Think Straight, Mr. Guha: Not All Ideologies Are the Same

Think Straight, Mr. Guha: Not All Ideologies Are the Same

This essay is in response to Ramachandra Guha’s article published in magazine, in which Guha labels Prime Minister Modi’s reference in Parliament, on February 8, 2021, to “foreign destructive ideologies” as xenophobic. He contrasts this with the image of Jyotirao Phule as a lonely,struggling reformer who sought to unshackle the Hindu mind. Guha asserts that the Hindu mind was far more open under colonial rule than it is at present.

Is it Mr Guha’s contention that all foreign ideologies must be accepted, in toto, as blessings? One ideology which India imported from the West is Communism. It continues to be represented in India’s political arena through the CPI and the CPI (M), and other Leftist parties like the Forward Bloc. This ideology birthed the position paper –Pakistan and National Unity– authored by Gangadhar Adhikari (1), which was confirmed by the Congress of the Communist Party of Indiain 1943. This paper was inspired by Josef Stalin’s Marxism and the National Question (2), which stressed the importance for a nation to share a common language, a defined territory, and a common national consciousness. Mr Adhikari’s premise was that India was never a united country “from Kashmir to Kanyakumari”. He characterized the various regions of India as “different individual nationalities,” which had the right to secede. He called the Muslim League’s demand for Pakistan, just and progressive. The Indian Communists helped the Muslim League, which was till then relying largely on bluster, make an intellectual case for Pakistan.

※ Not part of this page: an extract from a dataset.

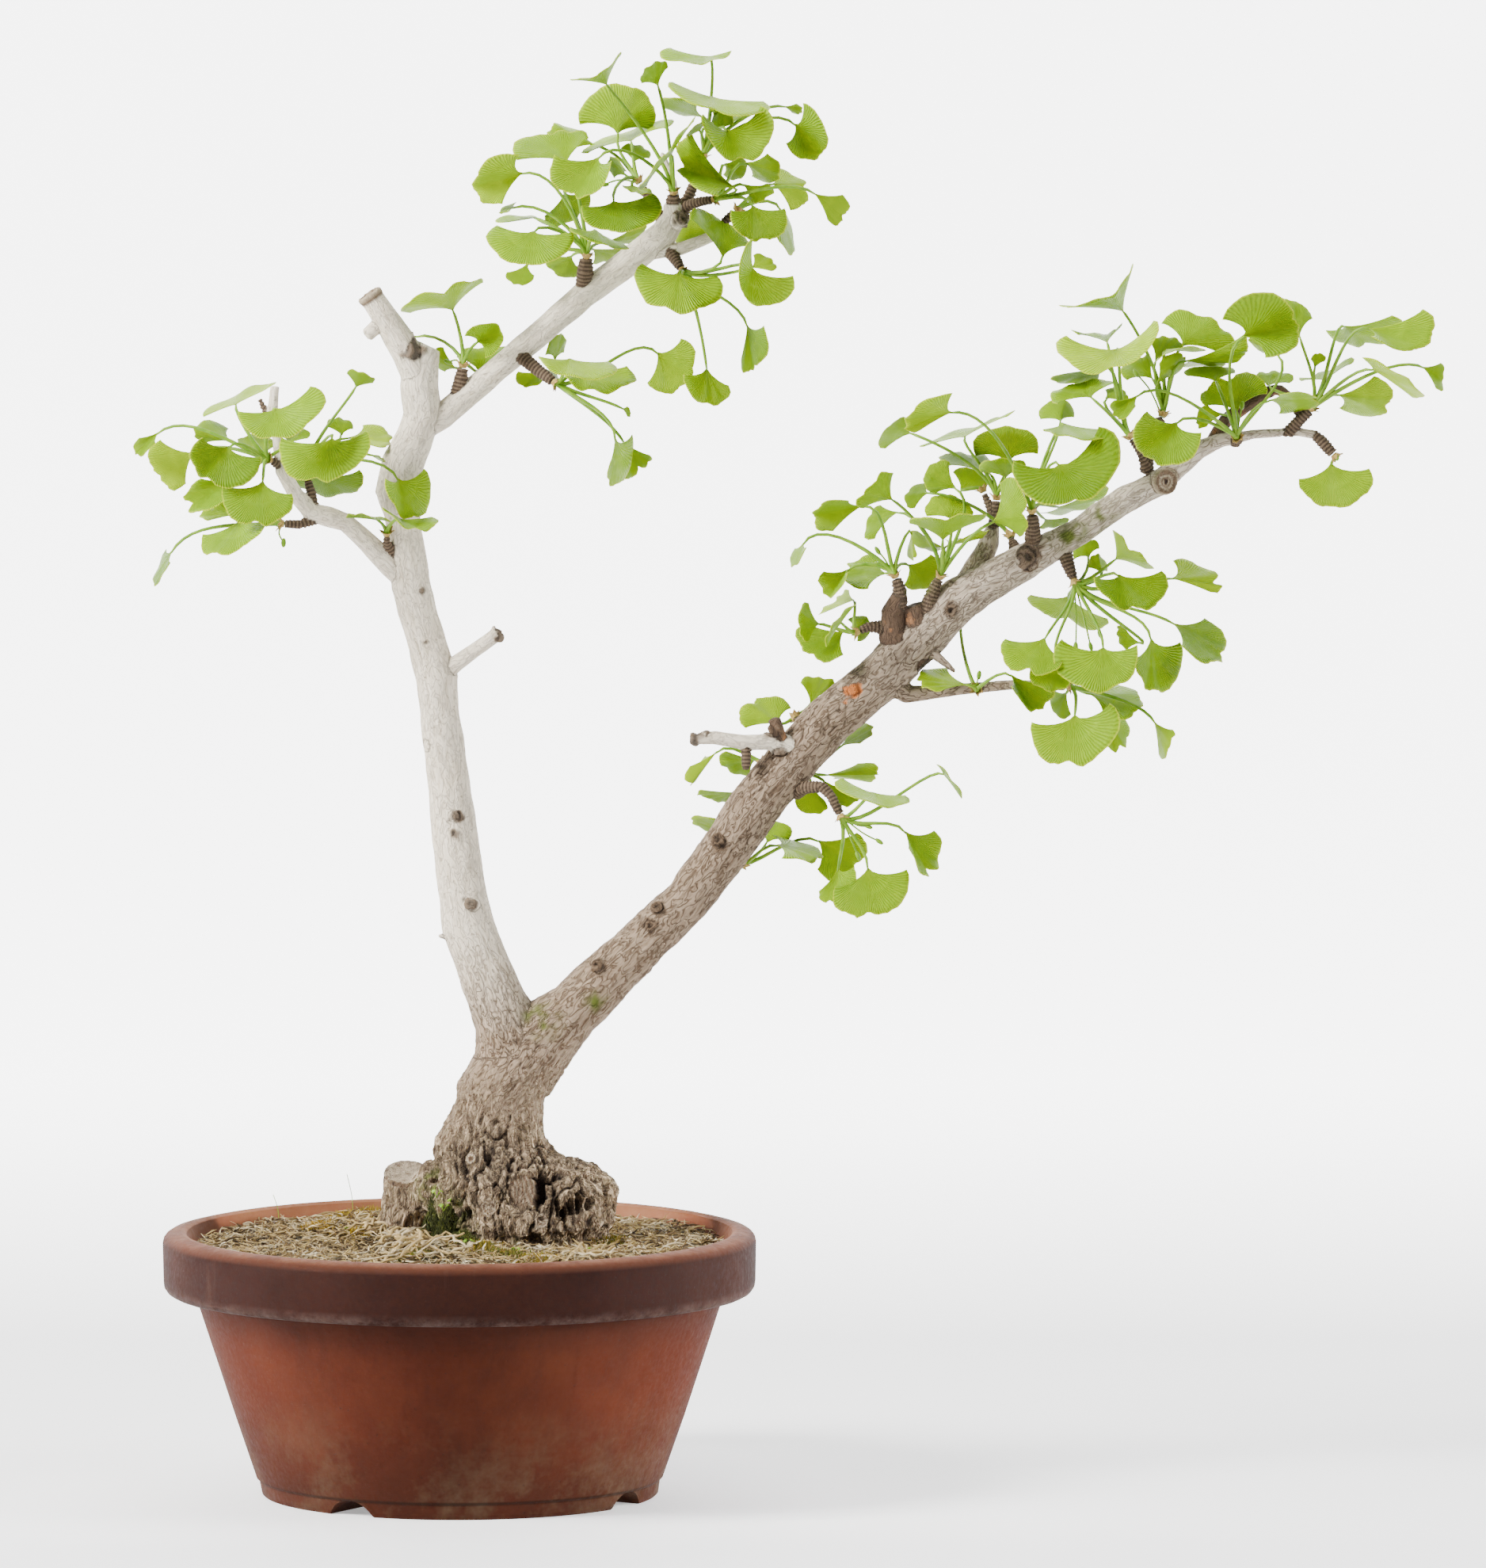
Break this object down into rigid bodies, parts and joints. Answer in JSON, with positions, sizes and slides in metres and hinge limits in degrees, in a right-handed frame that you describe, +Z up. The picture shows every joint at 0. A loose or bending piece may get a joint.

How different is this from what the British administrator John Strachey declared in 1888? He said: The first and most essential thing to learn about India… that there is not and never was an India, or even any country of India, possessing, according to European ideas, any sort of unity, physical, political, social, or religious(3).

It is only fair to say that any ideology which denies the present-day Indian collective identity based on a positive view of civilization is destructive. Criticism and debate are par for the Indian intellectual and spiritual course but to deem the very concept of a collective Indian identity based on civilizational consciousness as illegitimate is not just problematic but both mischievous and dangerous, and meant to divide and dismember India across a thousand lines. We know it as “Balkanization,” don’t we?

The Indian mind, after independence, was certainly not exposed to the spiritual basis of India’s culture. In the name of “secularism” and “progressivism” there was an attempt to bring about a “cultural revolution” in India. This was somewhat like the Chinese Communist Cultural Revolution that targeted traditional Chinese culture and its spiritual ethos. This view is best exemplified by Jawaharlal Nehru’s unruly and ignorant statement at the opening of the Ramakrishna Mission Institute in Calcutta in 1961, together with the inauguration there of a conference on spiritual life. He angrily burst out, “I have always avoided using the word spirituality because of the existence of much bogus spirituality. India is a hungry nation. To talk of spirituality to hungry men does not mean anything….” (4). Our good “Fabian Socialist” PM forgot that while bread/rice is good, it is not enough to sustain a people, a nation. Nehru, who retained nothing but the convenient “Pandit” prefix of his Hindu faith, forgot the history of India and ignored the aspirations of the people.

This is in striking contrast to what Sri Aurobindo had said: It is an error, we repeat, to think that spirituality is a thing divorced from life…that the heights of religion are above the struggles of this world….The recurrent cry of Sri Krishna to Arjuna insists on the struggle…give up all thy works to me with a heart full of spirituality, and free from craving, free from selfish claims, fight!(5)

Mr Guha goes on to say that the modern tradition of Hindu social reform began with Raja Rammohun Roy whereas the present day ‘Hindutvawadis’(Mr Guha’s label/epithet)think that Hindus were always pure, perfect, and infallible. In the spirit of Raja Rammohun Roy’s acceptance of the West without betraying the East, it might be an interesting exercise to examine the historical experience of Europe in the context of discrimination and the efforts in India, through the ages, for social emancipation.

In his well-known short story Strike Breaker, the American science-fiction writer Isaac Asimov notes, “Lamorak (the protagonist) thought of Untouchables in ancient India, the ones who handled corpses. He thought of the position of swineherds in ancient Judea” (6).Discrimination was and is not unique to India alone.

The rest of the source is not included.